Après avoir fait ma tournée, je me présente au kiosque de légumes d’un producteur maraicher de la région. Tout le monde est fort occupé à servir les clients. Il doit y avoir au bas mot sept ou huit employés. Je suis accueilli par un jeune homme de 11 ans. Sa mère travaille aussi au stand et c’est elle qui me sert habituellement. Sans faire de jeu de mots, on peut dire que le fruit n’est pas tombé très loin de l’arbre.
«Bonjour Monsieur, qu’est-ce que je peux faire pour vous ?»
Je sors ma liste.
«J’aimerais acheter des concombres.»
Il sort un sac.
«Les concombres sont à 5 $ pour un sac. C’est 7 $ pour deux.
– Je vais en prendre deux. Merci. J’aimerais aussi de la laitue, qu’avez-vous ?
– Nous avons de la frisée, de …
– Une laitue frisée SVP. Vos tomates, elles sont de serre ou des champs ?
– Elles sont des champs.»
Je poursuis mes achats.
«Ça fera 24 $ (il a en main le terminal de paiement et je paye à l’aide de ma carte de crédit). Merci beaucoup Monsieur. À la prochaine !
– Au revoir»
Que doit-on retenir de cette interaction ? Premièrement, l’attitude et la politesse. Bravo pour ce jeune, je rappelle de 11 ans, qui connait les bonnes manières. Assurément, il a été éduqué par sa mère à la bienséance et à la façon d’accueillir un client.
Deuxièmement, la connaissance des produits. Le stand est immense, et l’offre des légumes l’est tout autant. Vous me direz qu’il n’est pas difficile de distinguer des carottes de pommes de terre, certes, mais plusieurs variétés de salade, de tomates, etc. sont offertes. J’ai aussi en mémoire l’histoire d’une caissière dans une épicerie qui ignorait ce qu’était un panais, croyant qu’il s’agissait probablement d’une carotte souffrant d’anémie.
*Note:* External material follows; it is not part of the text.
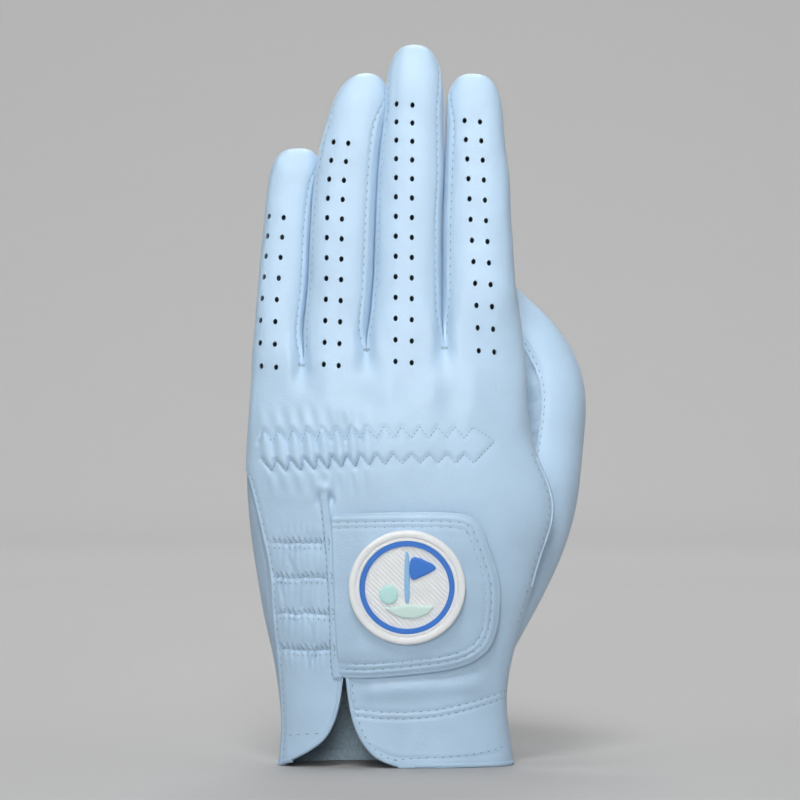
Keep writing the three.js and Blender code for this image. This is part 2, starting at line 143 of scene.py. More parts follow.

Troisièmement, le sens du commerce. Son offre de rabais à l’achat de deux sacs de concombres était parfaitement exécutée. Elle ne donnait pas l’impression d’être apprise par coeur et récitée telle que le ferait un robot. La phrase a coulé naturellement dans la conversation.
Quatrièmement, j’ai pu payer avec ma carte de crédit. J’aurais très bien pu le faire aussi avec de l’argent comptant. Certains kiosques, encore aujourd’hui, n’acceptent que ce mode de paiement. C’est dommage.
Finalement, le jeune vendeur a terminé sa transaction par un beau « Merci beaucoup Monsieur », avec le sourire, et une toute petite phrase qui fait toute la différence « À la prochaine ! ». C’est certain que je reviendrai. Comme bien des clients, quand je suis bien servi et que les produits sont de qualité, j’ai plutôt tendance à être fidèle. Pourquoi prendrais-je le risque d’aller ailleurs et d’être déçu ?
Une étude bien connue de PwC a établi que pour vivre une belle expérience, les clients recherchent:
1. de l’efficacité;
2. de la commodité;
3. des employés gentils;
4. des employés qui connaissent leurs produits;
5. une facilité de paiement.
Mon producteur maraicher et ses employés cochent toutes les cases et répondent à tous ces critères. C’est probablement pour cette raison qu’il est fort achalandé… et que d’autres le sont moins.